SBS supports and welcomes the introduction of the Communications Legislation Amendment (SBS Advertising Flexibility and Other Measures) Bill 2015 to the Parliament by the Minister for Communications, Malcolm Turnbull.
As a result of the ABC and SBS Efficiency Study, it was identified that SBS receives a Federal funding cut of $53.7 million over five years. One of the initiatives was based on SBS having additional flexibility regarding the maximum number of minutes of advertising it can air per hour, without increasing its total number of minutes across the day. This efficiency measure was valued at $28.5 million of the total cuts that were implemented in November 2014. The Efficiency Study recognised that this segment of the SBS cuts would require legislative change.

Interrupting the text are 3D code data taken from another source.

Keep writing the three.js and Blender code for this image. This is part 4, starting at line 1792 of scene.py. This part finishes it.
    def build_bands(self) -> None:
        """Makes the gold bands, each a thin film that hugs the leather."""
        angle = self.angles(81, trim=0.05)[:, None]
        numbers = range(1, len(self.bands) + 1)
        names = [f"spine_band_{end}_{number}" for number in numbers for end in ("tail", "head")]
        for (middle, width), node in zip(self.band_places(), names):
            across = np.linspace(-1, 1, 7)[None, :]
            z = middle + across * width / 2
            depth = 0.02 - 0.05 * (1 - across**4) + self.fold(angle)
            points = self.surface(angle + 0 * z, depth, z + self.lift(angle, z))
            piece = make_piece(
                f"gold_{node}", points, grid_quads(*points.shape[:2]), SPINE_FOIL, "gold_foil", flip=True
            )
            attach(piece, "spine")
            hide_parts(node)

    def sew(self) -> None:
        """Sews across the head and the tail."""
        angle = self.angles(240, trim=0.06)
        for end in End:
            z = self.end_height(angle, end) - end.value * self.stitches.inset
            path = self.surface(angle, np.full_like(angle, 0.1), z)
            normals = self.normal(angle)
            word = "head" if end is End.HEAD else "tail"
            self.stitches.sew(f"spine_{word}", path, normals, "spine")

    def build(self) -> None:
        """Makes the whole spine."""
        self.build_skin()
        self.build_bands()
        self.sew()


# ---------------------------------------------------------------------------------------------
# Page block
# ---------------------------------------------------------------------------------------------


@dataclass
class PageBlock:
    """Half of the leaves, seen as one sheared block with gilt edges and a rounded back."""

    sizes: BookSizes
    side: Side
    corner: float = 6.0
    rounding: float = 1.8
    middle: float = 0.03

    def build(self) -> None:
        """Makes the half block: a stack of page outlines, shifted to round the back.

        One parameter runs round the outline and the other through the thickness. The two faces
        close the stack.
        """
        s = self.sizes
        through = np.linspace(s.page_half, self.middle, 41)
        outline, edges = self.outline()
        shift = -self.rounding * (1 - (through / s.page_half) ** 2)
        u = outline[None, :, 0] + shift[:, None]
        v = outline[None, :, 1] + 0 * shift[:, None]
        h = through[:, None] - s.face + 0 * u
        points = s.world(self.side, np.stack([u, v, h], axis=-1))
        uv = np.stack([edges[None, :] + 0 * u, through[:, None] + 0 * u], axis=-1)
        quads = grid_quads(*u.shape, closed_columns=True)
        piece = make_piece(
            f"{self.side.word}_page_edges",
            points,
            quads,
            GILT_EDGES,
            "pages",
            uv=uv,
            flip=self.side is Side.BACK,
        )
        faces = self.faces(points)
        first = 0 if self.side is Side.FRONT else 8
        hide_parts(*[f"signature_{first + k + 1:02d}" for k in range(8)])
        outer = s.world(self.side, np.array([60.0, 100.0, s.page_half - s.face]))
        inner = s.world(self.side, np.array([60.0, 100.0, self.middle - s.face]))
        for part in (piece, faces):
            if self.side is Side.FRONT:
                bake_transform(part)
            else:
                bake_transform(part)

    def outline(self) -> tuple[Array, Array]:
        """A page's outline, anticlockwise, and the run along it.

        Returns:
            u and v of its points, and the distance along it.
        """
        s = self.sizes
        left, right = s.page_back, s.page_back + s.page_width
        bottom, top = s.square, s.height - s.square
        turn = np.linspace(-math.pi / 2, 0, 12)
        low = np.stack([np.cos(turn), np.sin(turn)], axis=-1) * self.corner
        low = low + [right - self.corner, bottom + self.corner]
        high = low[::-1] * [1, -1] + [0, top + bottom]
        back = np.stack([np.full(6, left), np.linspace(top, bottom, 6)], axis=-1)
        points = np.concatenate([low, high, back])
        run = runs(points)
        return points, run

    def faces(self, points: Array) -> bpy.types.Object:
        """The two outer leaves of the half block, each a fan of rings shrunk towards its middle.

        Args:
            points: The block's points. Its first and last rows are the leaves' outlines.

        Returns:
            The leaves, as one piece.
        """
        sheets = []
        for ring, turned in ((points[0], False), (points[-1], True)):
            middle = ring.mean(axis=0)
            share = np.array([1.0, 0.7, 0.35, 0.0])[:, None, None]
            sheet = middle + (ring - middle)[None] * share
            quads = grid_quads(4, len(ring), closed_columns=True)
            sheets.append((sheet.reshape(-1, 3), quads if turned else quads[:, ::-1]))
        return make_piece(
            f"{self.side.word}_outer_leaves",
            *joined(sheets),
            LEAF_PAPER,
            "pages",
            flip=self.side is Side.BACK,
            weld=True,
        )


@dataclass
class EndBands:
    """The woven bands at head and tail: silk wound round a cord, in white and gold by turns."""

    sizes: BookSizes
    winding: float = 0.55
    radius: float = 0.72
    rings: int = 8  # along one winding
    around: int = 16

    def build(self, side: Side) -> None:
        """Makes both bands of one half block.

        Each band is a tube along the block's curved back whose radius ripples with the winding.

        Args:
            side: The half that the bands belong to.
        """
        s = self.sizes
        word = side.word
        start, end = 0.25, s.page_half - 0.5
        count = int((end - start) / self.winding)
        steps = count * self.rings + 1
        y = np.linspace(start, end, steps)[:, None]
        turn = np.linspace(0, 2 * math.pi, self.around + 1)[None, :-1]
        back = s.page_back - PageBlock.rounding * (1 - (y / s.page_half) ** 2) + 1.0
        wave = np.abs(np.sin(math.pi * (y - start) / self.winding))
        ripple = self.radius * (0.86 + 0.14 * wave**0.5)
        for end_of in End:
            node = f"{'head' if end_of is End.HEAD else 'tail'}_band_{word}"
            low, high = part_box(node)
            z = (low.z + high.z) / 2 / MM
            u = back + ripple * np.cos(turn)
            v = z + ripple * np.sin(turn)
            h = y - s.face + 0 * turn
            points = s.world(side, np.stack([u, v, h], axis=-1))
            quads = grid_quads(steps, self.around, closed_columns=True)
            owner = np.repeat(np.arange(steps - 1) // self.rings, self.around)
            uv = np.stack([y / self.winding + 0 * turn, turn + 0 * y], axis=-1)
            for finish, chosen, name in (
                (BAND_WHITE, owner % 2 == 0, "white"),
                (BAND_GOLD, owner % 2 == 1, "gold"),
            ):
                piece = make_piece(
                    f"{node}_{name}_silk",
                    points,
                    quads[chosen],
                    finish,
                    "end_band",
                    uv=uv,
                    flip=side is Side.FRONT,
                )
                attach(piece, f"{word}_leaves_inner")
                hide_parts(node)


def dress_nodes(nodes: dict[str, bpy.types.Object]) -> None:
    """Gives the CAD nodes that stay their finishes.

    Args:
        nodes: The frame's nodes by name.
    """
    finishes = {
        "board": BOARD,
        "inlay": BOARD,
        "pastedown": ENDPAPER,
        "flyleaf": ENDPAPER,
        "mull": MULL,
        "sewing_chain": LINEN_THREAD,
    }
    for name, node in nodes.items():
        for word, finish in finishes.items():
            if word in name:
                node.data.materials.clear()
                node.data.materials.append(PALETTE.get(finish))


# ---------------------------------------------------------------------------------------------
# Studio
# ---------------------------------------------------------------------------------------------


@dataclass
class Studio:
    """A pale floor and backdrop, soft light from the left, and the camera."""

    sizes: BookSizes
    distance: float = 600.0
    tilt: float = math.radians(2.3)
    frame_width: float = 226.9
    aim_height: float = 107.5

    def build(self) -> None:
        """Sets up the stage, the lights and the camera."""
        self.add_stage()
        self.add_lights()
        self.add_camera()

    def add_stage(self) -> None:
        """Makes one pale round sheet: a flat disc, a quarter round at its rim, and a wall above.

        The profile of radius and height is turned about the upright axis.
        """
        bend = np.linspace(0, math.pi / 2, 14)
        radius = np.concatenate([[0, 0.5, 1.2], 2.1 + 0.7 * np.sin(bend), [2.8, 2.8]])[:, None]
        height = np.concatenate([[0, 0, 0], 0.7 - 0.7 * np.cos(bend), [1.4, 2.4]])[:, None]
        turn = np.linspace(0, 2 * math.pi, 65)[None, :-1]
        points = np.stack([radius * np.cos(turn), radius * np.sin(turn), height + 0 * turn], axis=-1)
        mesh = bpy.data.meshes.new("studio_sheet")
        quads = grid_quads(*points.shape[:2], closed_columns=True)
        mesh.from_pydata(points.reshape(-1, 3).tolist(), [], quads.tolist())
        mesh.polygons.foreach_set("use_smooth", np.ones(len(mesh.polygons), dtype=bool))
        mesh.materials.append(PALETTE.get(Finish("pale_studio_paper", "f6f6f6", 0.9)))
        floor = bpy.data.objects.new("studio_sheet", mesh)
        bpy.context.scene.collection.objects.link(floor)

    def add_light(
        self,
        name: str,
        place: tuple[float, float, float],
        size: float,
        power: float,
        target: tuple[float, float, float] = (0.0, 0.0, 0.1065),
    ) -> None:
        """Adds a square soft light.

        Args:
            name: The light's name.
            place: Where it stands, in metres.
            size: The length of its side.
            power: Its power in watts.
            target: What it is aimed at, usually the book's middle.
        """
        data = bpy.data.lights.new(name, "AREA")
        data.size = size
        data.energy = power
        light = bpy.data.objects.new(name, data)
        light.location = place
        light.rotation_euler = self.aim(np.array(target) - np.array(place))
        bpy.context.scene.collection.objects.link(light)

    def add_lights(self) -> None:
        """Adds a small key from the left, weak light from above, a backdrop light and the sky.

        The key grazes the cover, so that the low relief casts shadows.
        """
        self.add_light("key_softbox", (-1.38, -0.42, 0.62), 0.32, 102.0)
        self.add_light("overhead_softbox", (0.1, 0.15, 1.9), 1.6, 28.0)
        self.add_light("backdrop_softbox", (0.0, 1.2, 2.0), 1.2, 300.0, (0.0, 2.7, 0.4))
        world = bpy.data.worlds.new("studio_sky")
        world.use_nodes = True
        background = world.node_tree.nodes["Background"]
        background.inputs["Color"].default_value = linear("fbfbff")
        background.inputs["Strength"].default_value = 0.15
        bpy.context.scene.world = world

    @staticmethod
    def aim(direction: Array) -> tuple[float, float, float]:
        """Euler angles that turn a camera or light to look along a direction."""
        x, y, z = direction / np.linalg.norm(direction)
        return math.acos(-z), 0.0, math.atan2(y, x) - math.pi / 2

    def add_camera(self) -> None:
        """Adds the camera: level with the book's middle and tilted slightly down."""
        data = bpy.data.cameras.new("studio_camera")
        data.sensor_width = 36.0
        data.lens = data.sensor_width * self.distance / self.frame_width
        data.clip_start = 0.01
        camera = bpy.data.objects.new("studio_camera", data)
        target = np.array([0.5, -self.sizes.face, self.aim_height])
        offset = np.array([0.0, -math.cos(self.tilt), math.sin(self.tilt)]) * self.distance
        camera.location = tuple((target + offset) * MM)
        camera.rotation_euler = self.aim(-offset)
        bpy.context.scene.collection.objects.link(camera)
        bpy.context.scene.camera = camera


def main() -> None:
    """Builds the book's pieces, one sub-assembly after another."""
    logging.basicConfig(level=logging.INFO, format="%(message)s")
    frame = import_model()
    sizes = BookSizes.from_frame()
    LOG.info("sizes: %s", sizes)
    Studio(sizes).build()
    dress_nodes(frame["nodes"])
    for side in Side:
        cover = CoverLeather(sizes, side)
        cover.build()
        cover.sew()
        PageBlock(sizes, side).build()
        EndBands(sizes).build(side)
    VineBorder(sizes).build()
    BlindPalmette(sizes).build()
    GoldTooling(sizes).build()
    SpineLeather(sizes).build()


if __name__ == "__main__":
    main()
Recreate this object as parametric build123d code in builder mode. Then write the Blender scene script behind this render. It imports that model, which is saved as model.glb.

The Bill proposes an amendment to The Special Broadcasting Services Act 1991 which would enable SBS to use its current 120 minutes per day of advertising differently, by allowing it to average the minutes to a maximum of 10 minutes per hour instead of the current five minutes per hour, but importantly, the Bill does not allow SBS to exceed its current daily limit of 120 minutes per day of advertising.
SBS supports the proposed amendment as it would allow SBS to deliver on the savings measure of $28.5 million over the next four years, as part of the $53.7 million in Federal Government funding cuts, through supplementary advertising revenue. Without the passing of this legislation, SBS is unable to fully deliver this savings measure.
SBS’s 120-minute daily cap on advertising is well below the 350 minutes per day the commercial broadcasters can devote to advertising, and SBS revenue in 2013-14 – excluding the World Cup revenues – represented just 1.6 per cent of the $3.9 billion commercial broadcasting industry revenue in 2013-14.
SBS estimates the amendment would allow it to earn an additional $4.1 million in 2015-16, building up to $8.7 million in the fourth year. Suggestions that this incremental increase would adversely impact the commercial television sector are dramatically overstated. The estimated incremental revenue that SBS expects to earn represents less than 0.3 per cent of the total forecast free-to-air television market in each year.
SBS managing director Michael Ebeid said: “In an environment where SBS is under financial pressure and is already operating highly efficiently and in a highly competitive media market, the ability to generate more of its own revenue would help to secure the future sustainability of the organisation, without compromising Australian content and services.
“The Charter is at the heart of SBS and any revenue raised through advertising and sponsorship goes directly to enabling the organisation to protect its investment in Australian content and deliver on its Charter obligations, recognising that SBS competes in a highly competitive media market on a fifth of the average budget of the other Australian broadcasters.
“To that end, should this legislation pass Parliament, SBS would only implement additional advertising in programs and timeslots where the advertising return could genuinely aid our ability to invest in Australian content. It is incorrect to assume that SBS wants to or is able to move to 10 minutes of advertising in every hour of primetime, should this legislation pass, as that would be impractical given the demands of the schedule and our advertisers. We understand the need to be sensitive to our audience in implementing any change.
“SBS has built unique insights and links with Australia’s diverse audiences over a 40-year history and we know that our audiences would prefer to see SBS invest in distinctive Australian content rather than have that content compromised by a further funding reduction.”